As these competing narratives proliferate, individuals face a growing difficulty in locating themselves within a coherent global framework. Identity becomes fragmented because there is no longer a single dominant narrative capable of organizing political and moral meaning on a global scale.
Constructivist scholars argue that international systems are not defined solely by material power but also by shared ideas and identities. In other words, the global order is undergoing an “identity change” as states and societies renegotiate how they understand themselves and others.
This fragmentation is especially visible in multicultural societies, where debates over nationalism, migration, religion, and historical memory have intensified. In many countries, citizens increasingly define themselves through narrower ideological, ethnic, or cultural affiliations rather than broader national or international identities.
Information Overload and the Collapse of Shared Reality
One of the defining characteristics of the multipolar age is the fragmentation of information ecosystems. During the twentieth century, traditional media institutions helped construct relatively unified public narratives. Today, digital platforms create parallel realities shaped by algorithms, political preferences, and transnational information campaigns.
The multiplication of narratives mirrors the multiplication of geopolitical poles.
People no longer consume the same sources of information or interpret events through the same frameworks. The consequence is not merely disagreement but epistemological instability, that is to say, uncertainty about what is true, trustworthy, or legitimate.
Research on multipolar social systems suggests that polarization becomes increasingly complex when societies move beyond simple binary divisions into multidimensional ideological spaces. In other words, fragmentation today is not simply “left versus right” or “East versus West”; it involves overlapping and unstable identities shaped by economics, culture, technology, and geopolitics simultaneously.
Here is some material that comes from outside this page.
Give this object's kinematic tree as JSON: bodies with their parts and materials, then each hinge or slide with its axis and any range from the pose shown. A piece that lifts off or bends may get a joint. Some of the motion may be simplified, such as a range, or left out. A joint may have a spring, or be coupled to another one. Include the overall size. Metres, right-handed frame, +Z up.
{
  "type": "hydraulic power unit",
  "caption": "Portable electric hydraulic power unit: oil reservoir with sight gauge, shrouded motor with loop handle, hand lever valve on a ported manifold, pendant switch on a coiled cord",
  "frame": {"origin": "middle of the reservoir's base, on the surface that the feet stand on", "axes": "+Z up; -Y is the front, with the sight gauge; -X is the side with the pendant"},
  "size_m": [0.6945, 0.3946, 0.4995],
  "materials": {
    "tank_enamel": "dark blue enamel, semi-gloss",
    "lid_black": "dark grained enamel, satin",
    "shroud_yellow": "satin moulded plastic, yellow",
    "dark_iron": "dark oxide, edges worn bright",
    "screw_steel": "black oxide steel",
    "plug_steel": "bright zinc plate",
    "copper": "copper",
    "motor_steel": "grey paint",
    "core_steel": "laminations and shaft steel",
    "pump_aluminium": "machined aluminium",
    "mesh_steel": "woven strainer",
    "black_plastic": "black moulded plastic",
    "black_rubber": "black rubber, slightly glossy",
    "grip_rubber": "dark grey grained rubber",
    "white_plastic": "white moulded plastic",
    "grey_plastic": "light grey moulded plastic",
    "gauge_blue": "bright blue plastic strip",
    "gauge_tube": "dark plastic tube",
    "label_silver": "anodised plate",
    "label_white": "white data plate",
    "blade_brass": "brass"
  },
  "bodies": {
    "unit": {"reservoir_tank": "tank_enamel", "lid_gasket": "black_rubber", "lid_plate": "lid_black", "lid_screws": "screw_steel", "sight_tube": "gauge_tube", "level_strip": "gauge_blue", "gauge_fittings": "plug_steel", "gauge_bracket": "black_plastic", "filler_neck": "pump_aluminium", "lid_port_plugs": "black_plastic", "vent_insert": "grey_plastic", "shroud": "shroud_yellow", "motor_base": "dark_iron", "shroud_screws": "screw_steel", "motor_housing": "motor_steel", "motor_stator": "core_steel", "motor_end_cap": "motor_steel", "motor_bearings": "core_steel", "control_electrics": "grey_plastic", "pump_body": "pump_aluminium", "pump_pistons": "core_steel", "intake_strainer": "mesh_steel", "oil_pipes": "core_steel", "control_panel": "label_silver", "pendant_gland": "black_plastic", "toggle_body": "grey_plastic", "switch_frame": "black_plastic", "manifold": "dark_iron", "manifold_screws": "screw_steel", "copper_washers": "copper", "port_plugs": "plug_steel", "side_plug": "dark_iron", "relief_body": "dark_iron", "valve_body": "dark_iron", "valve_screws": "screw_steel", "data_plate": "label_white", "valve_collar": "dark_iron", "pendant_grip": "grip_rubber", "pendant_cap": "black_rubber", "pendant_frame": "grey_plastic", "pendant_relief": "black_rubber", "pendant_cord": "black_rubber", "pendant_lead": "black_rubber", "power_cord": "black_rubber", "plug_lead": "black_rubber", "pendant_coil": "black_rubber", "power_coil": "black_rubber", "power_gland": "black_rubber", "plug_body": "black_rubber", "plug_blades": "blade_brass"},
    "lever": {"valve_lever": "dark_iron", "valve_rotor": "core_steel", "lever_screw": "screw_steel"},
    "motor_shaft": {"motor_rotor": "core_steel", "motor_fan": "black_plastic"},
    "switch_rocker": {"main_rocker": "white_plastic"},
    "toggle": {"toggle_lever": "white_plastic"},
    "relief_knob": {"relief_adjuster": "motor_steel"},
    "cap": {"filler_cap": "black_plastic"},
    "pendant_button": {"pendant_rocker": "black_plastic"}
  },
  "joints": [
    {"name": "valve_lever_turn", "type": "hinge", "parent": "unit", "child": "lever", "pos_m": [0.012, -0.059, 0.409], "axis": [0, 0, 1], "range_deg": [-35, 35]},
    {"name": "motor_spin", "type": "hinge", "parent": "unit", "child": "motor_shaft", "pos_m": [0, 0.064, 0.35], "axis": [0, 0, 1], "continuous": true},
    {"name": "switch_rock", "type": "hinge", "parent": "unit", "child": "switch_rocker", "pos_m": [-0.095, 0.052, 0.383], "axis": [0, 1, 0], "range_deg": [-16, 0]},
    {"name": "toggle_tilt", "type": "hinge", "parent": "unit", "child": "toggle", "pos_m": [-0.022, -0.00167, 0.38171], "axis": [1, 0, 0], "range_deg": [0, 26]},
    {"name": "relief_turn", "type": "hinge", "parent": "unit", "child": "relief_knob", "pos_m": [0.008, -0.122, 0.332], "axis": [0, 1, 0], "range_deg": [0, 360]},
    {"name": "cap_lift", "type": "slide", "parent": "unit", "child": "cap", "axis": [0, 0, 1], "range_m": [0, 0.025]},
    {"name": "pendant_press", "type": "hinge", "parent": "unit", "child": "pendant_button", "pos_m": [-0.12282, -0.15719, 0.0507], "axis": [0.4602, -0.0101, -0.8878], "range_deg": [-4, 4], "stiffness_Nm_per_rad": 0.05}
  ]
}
This informational fragmentation contributes to a collective sense of anxiety. Human beings require cognitive stability to navigate social life. When institutions lose authority and narratives compete endlessly, certainty becomes difficult to sustain.
As a result, many societies experience what sociologists describe as “ontological insecurity”: a persistent sense that the world is unpredictable and that previously stable identities are dissolving.
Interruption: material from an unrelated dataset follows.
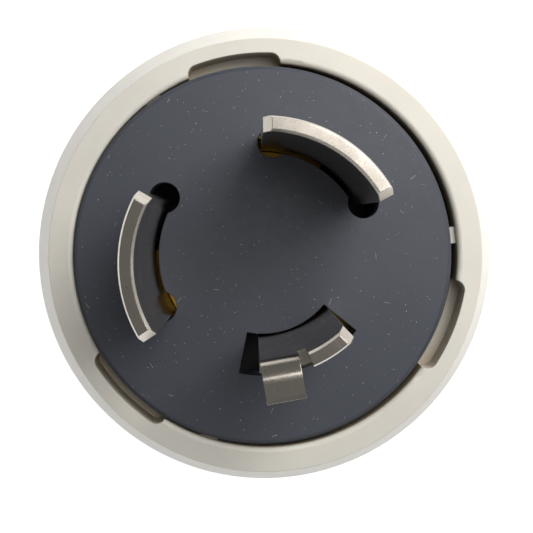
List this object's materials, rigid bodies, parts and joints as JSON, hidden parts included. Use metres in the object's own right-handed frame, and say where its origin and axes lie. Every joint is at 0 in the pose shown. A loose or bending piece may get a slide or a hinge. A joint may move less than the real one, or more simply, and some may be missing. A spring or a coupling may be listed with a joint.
{
  "type": "locking power plug",
  "caption": "Round locking power plug with curved blades and a hooked ground blade on an insulating face, ribbed housing and two-jaw cord clamp.",
  "frame": {"origin": "centre of the object's footprint, at the clamp jaws' rear faces on which the plug stands", "axes": "+Z along the plug's axis from the cord end to the blade tips; +Y towards the recess at the top of the ring"},
  "size_m": [0.0578, 0.0578, 0.094],
  "materials": {
    "housing_nylon": "ivory moulded nylon",
    "insert_nylon": "dark grey moulded nylon, satin",
    "carrier_nylon": "black moulded nylon",
    "jaw_nylon": "black moulded nylon",
    "blade_nickel": "nickel plate over brass sheet",
    "terminal_brass": "bright brass",
    "plate_steel": "zinc plated steel",
    "screw_steel": "zinc plated steel",
    "screw_brass": "brass",
    "screw_green": "green dyed steel"
  },
  "bodies": {
    "root": {"housing": "housing_nylon", "face_insert": "insert_nylon", "terminal_carrier": "carrier_nylon", "line_blade_x": "blade_nickel", "line_blade_y": "blade_nickel", "ground_blade": "blade_nickel", "line_terminal_x": "terminal_brass", "line_terminal_y": "terminal_brass", "ground_terminal": "terminal_brass", "pressure_plate_x": "plate_steel", "pressure_plate_y": "plate_steel", "pressure_plate_ground": "plate_steel", "line_terminal_screws": "screw_brass", "ground_terminal_screw": "screw_green", "assembly_screws": "screw_steel", "threaded_inserts": "terminal_brass", "clamp_jaw_plain": "jaw_nylon", "clamp_jaw_nutted": "jaw_nylon", "clamp_screws": "screw_steel", "clamp_nuts": "screw_steel"}
  },
  "joints": []
}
The Psychological Need for Certainty
Periods of geopolitical transformation often produce psychological disorientation. In stable systems, individuals tend to internalize dominant norms and expectations. In unstable systems, ambiguity increases.
The transition toward multipolarity intensifies this ambiguity because it weakens universal reference points. Questions that once appeared settled -about democracy, globalization, economic integration, or Western leadership- are now openly contested.
This uncertainty affects political behavior. People frequently respond to instability by seeking stronger identities, simplified narratives, or charismatic leadership. The global rise of populism can partly be understood as a reaction against the complexity of the multipolar world. Leaders who promise certainty, national restoration, or cultural coherence become attractive precisely because they reduce ambiguity.
At the same time, conspiracy theories and extremist ideologies flourish in fragmented environments because they offer psychologically satisfying explanations for complex global changes. The collapse of shared narratives leaves a vacuum often filled by emotionally compelling but simplistic worldviews.
The relationship between geopolitical fragmentation and psychological fragmentation is therefore deeply interconnected. A multipolar world does not automatically create a fragmented mind, but it creates conditions in which fragmentation becomes more likely.
Multipolarity and the Crisis of Liberal Universalism
The unipolar moment was strongly associated with liberal universalism, the belief that liberal democratic values possessed global legitimacy. Multipolarity challenges this assumption.
Emerging powers increasingly reject the idea that one civilization or political model should define global norms. The growing acceptance of multipolarity reflects dissatisfaction with Western-centric political structures and an increasing demand for pluralism in international relations. This shift has important consequences for identity formation. If no political model is universally accepted, societies must negotiate meaning internally rather than relying on externally validated norms.
In practice, this produces tension between globalization and civilizational particularism. Some societies embrace pluralism and hybridity, while others retreat toward nationalism and cultural protectionism. The result is a world characterized simultaneously by interconnectedness and fragmentation.
Can a Multipolar World Produce New Forms of Solidarity?
Although multipolarity generates uncertainty, it may also create opportunities for more pluralistic and inclusive forms of global identity.
Critics of unipolarity argue that the previous order often marginalized non-Western perspectives and concentrated power excessively in a limited number of institutions. A multipolar system could potentially encourage dialogue among civilizations and reduce hegemonic domination.
However, this optimistic outcome is not guaranteed. Multipolarity can produce cooperation, but it can also intensify rivalry and ideological competition. The challenge of the twenty-first century is therefore not simply managing power transitions but constructing shared frameworks capable of sustaining social trust across cultural and political differences.
The future stability of the international system may depend less on which power dominates and more on whether societies can develop new forms of collective meaning that transcend fragmentation without imposing uniformity.
Living in the Age of Uncertainty
The shift from a unipolar to a multipolar world is more than a geopolitical transformation; it is a civilizational and psychological transition. As power disperses globally, certainty disperses socially.
The decline of a singular global narrative has fragmented collective identity, intensified ideological polarization, and weakened trust in shared truths. Individuals increasingly navigate a world defined by competing realities, unstable institutions, and overlapping identities.
Yet fragmentation does not necessarily imply collapse. Human societies have repeatedly adapted to periods of profound transformation. The current challenge lies in building forms of solidarity capable of surviving complexity rather than eliminating it.
In the emerging multipolar age, certainty may no longer come from a single dominant power or universal ideology. Instead, stability may depend on humanity’s capacity to accept plurality while preserving enough shared meaning to sustain cooperation.
The future of collective identity will therefore be shaped not only by geopolitics, but by the human ability to live with ambiguity in an interconnected yet divided world.